Repeat exactly the lines between and including those that contain "Reconstruct the object" and "drill_past = 1;". Output no other line.

Entries with model source code:
══════════

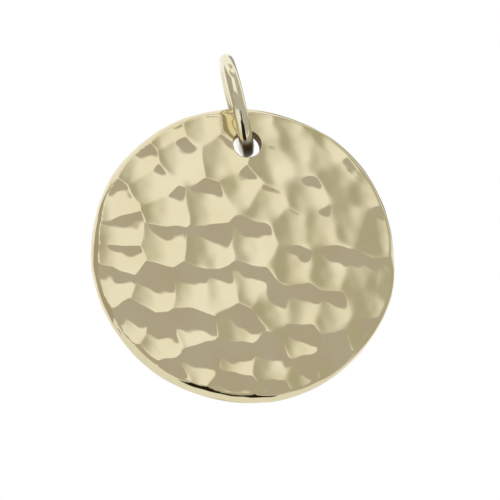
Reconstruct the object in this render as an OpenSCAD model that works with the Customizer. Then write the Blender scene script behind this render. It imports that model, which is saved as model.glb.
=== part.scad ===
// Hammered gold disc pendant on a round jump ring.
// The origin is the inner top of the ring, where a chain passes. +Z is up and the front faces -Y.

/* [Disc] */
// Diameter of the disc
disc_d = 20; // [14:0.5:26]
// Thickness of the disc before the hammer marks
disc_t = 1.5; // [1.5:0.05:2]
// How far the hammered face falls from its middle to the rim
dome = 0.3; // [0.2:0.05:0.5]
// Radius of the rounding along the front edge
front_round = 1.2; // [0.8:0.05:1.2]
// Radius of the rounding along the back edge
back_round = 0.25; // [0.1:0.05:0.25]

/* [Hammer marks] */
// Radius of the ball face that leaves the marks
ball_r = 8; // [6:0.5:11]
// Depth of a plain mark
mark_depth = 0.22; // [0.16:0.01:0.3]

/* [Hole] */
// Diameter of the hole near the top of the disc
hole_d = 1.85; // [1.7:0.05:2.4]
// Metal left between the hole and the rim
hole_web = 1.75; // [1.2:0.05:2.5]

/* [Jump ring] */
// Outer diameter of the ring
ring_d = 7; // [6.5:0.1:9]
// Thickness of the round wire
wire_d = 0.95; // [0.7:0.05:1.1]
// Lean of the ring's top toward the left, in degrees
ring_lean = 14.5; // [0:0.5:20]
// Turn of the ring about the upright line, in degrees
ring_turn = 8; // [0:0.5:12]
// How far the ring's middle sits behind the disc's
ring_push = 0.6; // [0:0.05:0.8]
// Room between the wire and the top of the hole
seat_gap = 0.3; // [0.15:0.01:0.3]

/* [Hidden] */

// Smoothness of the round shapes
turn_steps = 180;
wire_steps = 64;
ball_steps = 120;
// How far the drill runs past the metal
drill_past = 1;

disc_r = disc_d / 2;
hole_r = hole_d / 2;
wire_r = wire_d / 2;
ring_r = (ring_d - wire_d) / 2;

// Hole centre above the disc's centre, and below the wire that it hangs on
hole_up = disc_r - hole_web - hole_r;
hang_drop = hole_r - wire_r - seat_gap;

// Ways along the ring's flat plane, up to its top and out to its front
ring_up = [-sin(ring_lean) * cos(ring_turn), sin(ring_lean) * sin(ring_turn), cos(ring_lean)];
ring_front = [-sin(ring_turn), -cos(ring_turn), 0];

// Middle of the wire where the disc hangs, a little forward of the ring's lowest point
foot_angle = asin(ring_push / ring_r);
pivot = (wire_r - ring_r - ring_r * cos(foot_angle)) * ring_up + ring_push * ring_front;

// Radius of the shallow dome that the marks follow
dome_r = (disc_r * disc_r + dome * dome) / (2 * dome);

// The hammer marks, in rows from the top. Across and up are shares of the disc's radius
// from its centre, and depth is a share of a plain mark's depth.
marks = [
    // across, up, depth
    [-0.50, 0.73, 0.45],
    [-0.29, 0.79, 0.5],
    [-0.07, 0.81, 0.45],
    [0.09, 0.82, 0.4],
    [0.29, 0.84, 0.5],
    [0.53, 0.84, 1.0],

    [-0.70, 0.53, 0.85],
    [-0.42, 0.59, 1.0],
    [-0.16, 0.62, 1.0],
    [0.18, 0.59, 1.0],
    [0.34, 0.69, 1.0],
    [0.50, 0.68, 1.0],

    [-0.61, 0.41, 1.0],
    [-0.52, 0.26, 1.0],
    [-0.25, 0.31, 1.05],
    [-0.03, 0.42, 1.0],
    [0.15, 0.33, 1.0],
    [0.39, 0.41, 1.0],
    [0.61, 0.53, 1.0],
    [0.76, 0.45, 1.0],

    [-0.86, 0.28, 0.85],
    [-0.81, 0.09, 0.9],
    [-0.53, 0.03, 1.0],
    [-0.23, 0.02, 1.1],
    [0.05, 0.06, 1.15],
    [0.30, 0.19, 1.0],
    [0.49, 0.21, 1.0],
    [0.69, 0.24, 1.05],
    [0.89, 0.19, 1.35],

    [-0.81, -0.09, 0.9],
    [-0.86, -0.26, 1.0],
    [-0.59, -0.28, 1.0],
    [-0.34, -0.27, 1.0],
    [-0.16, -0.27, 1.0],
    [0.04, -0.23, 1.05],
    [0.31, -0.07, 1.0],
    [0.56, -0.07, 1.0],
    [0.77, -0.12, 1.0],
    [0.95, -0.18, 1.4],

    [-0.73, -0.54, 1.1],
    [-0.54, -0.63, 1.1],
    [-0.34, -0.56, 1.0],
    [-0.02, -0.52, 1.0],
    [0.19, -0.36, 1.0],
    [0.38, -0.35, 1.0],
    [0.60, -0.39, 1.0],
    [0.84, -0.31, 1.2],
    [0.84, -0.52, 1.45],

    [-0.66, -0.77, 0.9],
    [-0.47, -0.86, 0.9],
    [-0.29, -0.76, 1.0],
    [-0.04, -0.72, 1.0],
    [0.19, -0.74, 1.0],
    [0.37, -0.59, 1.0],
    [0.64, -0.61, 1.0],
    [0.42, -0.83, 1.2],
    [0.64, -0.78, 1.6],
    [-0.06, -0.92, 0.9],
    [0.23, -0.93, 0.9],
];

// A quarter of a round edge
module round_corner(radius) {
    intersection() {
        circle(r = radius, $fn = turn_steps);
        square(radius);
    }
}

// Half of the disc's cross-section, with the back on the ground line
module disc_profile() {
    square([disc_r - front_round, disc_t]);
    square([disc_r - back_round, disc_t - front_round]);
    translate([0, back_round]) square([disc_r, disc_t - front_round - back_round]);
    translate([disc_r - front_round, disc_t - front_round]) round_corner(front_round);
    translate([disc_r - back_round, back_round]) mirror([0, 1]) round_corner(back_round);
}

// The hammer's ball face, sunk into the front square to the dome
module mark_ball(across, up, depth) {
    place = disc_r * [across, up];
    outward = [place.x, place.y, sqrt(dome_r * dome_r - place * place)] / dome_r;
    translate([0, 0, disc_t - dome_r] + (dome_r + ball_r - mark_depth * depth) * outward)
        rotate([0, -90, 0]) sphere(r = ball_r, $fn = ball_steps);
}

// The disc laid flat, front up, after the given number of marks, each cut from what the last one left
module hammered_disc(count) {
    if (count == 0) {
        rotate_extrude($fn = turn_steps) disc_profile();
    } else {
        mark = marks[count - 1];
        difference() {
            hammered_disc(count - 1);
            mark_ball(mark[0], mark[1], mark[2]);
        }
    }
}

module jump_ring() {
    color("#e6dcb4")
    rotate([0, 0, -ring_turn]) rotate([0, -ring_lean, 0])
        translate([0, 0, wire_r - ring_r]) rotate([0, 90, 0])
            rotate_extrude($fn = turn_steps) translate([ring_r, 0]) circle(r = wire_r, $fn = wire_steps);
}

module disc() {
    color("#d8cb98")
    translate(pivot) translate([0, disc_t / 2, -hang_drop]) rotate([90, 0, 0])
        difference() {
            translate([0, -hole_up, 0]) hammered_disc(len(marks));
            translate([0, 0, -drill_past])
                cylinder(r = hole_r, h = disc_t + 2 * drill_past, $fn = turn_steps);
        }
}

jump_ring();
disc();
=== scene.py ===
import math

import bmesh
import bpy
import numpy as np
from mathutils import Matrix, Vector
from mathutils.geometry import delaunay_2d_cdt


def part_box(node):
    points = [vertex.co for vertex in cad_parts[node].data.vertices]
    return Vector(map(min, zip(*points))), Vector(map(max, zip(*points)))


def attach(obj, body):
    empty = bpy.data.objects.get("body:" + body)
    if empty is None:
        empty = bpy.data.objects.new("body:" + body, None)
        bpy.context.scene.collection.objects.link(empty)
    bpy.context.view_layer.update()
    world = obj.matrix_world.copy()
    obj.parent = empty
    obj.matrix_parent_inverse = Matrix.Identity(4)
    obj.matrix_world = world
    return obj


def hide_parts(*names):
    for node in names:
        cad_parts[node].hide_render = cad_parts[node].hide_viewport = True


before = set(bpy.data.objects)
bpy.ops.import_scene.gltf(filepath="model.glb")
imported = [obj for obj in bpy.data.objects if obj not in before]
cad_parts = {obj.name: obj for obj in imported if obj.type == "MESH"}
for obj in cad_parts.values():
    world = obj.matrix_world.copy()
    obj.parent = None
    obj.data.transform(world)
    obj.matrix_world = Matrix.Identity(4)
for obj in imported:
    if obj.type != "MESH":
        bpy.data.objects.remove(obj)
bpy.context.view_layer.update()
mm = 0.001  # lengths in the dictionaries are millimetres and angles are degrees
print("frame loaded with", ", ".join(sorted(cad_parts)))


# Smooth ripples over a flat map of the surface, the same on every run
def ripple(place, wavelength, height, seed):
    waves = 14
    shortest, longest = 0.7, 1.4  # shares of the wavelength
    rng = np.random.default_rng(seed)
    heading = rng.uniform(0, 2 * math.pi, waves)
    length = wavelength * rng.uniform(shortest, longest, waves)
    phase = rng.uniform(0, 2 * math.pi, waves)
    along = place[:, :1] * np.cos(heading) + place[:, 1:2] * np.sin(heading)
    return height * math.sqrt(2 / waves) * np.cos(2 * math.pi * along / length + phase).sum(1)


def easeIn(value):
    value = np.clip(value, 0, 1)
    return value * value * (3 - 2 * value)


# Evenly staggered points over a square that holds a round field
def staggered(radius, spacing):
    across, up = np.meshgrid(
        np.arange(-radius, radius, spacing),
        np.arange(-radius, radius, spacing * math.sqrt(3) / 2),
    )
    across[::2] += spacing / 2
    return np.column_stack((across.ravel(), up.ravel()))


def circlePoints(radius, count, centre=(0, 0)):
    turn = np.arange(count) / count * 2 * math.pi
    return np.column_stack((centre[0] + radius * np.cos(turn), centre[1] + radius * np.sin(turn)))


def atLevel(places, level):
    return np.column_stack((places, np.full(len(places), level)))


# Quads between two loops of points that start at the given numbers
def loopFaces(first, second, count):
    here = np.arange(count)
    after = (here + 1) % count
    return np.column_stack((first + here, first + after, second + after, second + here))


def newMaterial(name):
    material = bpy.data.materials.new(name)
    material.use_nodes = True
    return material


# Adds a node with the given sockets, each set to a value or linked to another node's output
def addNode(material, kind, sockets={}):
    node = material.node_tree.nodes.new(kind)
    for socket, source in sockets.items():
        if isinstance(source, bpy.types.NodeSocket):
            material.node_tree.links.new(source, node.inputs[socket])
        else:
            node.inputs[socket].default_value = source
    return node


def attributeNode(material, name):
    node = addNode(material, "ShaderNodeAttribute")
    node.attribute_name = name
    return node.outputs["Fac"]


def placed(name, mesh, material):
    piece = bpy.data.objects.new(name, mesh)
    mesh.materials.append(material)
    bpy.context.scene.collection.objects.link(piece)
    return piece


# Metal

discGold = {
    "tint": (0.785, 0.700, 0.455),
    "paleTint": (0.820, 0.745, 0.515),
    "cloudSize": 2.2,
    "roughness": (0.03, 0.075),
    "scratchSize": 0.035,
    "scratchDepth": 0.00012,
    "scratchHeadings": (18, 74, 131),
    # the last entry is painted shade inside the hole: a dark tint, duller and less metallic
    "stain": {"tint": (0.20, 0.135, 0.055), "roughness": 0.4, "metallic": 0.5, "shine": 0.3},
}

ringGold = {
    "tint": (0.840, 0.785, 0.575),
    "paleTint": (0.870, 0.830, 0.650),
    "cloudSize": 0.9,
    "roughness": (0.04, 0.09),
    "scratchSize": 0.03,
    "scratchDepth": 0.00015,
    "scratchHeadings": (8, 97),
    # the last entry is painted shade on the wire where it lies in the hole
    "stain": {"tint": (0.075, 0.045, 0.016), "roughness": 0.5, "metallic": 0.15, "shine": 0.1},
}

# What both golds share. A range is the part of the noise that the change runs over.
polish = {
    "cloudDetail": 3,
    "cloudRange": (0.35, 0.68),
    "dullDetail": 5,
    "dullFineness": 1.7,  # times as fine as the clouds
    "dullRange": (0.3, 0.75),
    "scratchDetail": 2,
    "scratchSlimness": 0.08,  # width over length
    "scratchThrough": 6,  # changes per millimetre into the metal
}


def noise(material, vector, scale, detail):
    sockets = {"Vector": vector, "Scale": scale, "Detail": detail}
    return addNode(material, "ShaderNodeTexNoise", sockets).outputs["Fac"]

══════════

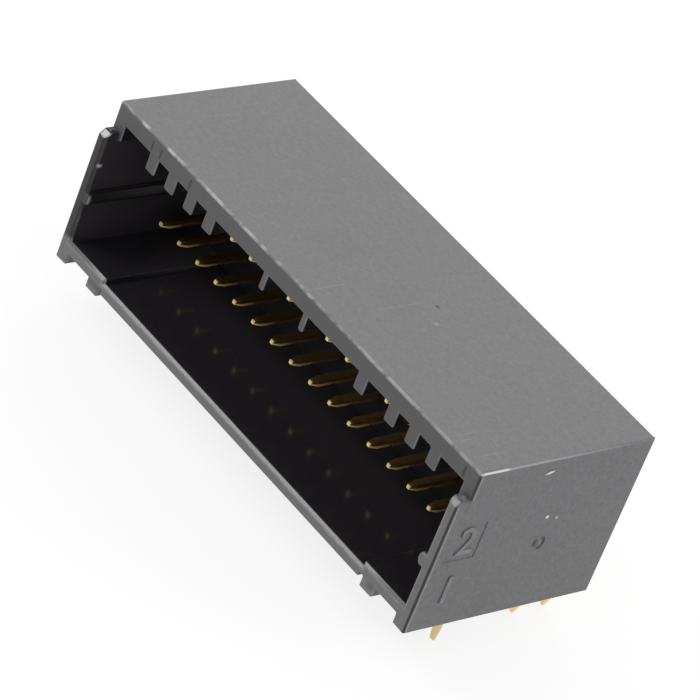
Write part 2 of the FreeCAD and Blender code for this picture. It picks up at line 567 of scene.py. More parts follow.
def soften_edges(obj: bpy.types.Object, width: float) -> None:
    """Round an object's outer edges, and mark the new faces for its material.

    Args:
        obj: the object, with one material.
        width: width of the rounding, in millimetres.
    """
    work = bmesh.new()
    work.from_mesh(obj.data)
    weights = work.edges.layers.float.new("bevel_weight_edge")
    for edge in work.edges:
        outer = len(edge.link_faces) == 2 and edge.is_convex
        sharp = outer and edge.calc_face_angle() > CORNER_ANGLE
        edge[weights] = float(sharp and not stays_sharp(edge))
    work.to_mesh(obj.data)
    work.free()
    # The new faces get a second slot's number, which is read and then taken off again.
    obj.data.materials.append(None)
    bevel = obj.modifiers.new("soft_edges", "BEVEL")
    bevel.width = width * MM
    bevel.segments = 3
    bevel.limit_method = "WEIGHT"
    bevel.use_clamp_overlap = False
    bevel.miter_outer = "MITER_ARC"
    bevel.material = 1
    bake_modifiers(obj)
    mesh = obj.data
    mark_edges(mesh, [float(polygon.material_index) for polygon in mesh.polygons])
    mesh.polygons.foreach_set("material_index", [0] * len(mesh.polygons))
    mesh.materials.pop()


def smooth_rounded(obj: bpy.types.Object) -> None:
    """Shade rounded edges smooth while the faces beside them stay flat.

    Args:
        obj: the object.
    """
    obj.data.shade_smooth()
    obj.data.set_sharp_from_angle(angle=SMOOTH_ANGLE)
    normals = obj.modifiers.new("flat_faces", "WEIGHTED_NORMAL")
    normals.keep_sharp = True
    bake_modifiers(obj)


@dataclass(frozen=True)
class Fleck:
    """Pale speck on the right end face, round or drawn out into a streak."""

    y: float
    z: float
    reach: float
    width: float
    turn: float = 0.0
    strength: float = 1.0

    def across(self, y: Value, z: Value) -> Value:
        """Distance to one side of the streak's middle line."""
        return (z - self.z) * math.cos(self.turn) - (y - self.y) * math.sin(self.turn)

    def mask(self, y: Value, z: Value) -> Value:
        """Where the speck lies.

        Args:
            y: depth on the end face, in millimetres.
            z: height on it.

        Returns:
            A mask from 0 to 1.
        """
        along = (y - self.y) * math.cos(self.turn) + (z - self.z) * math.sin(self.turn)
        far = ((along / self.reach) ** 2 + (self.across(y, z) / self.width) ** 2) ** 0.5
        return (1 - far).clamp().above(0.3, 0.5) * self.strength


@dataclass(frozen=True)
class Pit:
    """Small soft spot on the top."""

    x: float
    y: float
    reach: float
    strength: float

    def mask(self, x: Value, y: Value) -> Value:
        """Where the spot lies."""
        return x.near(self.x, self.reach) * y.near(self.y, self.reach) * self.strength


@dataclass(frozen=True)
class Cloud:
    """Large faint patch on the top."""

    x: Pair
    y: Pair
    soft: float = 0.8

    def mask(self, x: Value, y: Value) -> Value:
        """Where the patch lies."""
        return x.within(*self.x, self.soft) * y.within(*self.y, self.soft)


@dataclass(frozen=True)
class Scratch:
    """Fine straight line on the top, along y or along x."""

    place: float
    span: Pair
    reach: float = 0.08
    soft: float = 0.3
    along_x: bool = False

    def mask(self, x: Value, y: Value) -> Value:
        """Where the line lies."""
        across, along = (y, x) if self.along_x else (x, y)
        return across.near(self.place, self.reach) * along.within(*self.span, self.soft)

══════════

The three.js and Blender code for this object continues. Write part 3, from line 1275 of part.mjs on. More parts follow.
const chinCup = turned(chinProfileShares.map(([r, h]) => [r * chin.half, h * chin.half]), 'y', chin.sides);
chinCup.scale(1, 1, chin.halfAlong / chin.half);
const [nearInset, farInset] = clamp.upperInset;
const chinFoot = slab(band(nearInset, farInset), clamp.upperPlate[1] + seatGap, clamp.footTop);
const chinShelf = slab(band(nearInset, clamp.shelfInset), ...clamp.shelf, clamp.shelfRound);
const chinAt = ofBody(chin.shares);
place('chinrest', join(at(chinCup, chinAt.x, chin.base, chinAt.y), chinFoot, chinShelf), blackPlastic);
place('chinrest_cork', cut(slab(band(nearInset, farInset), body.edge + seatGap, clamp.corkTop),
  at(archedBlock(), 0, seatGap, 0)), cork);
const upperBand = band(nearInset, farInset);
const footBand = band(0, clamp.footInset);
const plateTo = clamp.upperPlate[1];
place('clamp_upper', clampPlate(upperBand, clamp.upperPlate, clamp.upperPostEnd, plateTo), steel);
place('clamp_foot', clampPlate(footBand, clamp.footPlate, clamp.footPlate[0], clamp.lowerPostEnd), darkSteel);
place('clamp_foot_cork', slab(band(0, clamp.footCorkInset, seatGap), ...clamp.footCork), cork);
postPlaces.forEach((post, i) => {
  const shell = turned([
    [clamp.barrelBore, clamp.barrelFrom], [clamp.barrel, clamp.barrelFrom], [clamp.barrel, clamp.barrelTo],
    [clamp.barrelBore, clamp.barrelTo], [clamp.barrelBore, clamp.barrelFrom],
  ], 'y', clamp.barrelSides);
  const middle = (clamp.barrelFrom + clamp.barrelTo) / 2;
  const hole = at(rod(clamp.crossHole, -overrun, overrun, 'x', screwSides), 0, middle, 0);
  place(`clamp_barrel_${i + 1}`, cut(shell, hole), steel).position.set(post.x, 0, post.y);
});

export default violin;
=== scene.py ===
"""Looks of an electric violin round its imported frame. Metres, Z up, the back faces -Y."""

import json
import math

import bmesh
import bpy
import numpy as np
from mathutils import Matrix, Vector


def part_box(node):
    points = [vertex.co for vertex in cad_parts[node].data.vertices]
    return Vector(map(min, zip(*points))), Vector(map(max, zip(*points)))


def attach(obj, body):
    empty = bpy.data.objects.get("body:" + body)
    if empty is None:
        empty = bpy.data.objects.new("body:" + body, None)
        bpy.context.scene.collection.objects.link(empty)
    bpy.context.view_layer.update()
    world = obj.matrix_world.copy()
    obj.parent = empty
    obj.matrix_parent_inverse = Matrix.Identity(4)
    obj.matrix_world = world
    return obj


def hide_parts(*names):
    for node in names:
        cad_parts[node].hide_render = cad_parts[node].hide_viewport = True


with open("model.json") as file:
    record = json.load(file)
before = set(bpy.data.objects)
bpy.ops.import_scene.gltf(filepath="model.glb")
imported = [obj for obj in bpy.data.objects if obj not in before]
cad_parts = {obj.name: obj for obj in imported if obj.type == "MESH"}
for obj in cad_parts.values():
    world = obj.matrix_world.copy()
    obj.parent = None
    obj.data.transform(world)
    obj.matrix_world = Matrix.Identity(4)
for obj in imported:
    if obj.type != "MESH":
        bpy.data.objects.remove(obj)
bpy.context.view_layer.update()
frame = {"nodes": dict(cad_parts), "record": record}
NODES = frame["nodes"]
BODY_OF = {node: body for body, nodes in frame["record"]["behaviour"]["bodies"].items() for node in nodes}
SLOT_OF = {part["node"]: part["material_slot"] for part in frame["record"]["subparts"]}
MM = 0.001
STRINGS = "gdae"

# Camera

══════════

**WORKED ANSWER:**
Reconstruct the object in this render as an OpenSCAD model that works with the Customizer. Then write the Blender scene script behind this render. It imports that model, which is saved as model.glb.
=== part.scad ===
// Hammered gold disc pendant on a round jump ring.
// The origin is the inner top of the ring, where a chain passes. +Z is up and the front faces -Y.

/* [Disc] */
// Diameter of the disc
disc_d = 20; // [14:0.5:26]
// Thickness of the disc before the hammer marks
disc_t = 1.5; // [1.5:0.05:2]
// How far the hammered face falls from its middle to the rim
dome = 0.3; // [0.2:0.05:0.5]
// Radius of the rounding along the front edge
front_round = 1.2; // [0.8:0.05:1.2]
// Radius of the rounding along the back edge
back_round = 0.25; // [0.1:0.05:0.25]

/* [Hammer marks] */
// Radius of the ball face that leaves the marks
ball_r = 8; // [6:0.5:11]
// Depth of a plain mark
mark_depth = 0.22; // [0.16:0.01:0.3]

/* [Hole] */
// Diameter of the hole near the top of the disc
hole_d = 1.85; // [1.7:0.05:2.4]
// Metal left between the hole and the rim
hole_web = 1.75; // [1.2:0.05:2.5]

/* [Jump ring] */
// Outer diameter of the ring
ring_d = 7; // [6.5:0.1:9]
// Thickness of the round wire
wire_d = 0.95; // [0.7:0.05:1.1]
// Lean of the ring's top toward the left, in degrees
ring_lean = 14.5; // [0:0.5:20]
// Turn of the ring about the upright line, in degrees
ring_turn = 8; // [0:0.5:12]
// How far the ring's middle sits behind the disc's
ring_push = 0.6; // [0:0.05:0.8]
// Room between the wire and the top of the hole
seat_gap = 0.3; // [0.15:0.01:0.3]

/* [Hidden] */

// Smoothness of the round shapes
turn_steps = 180;
wire_steps = 64;
ball_steps = 120;
// How far the drill runs past the metal
drill_past = 1;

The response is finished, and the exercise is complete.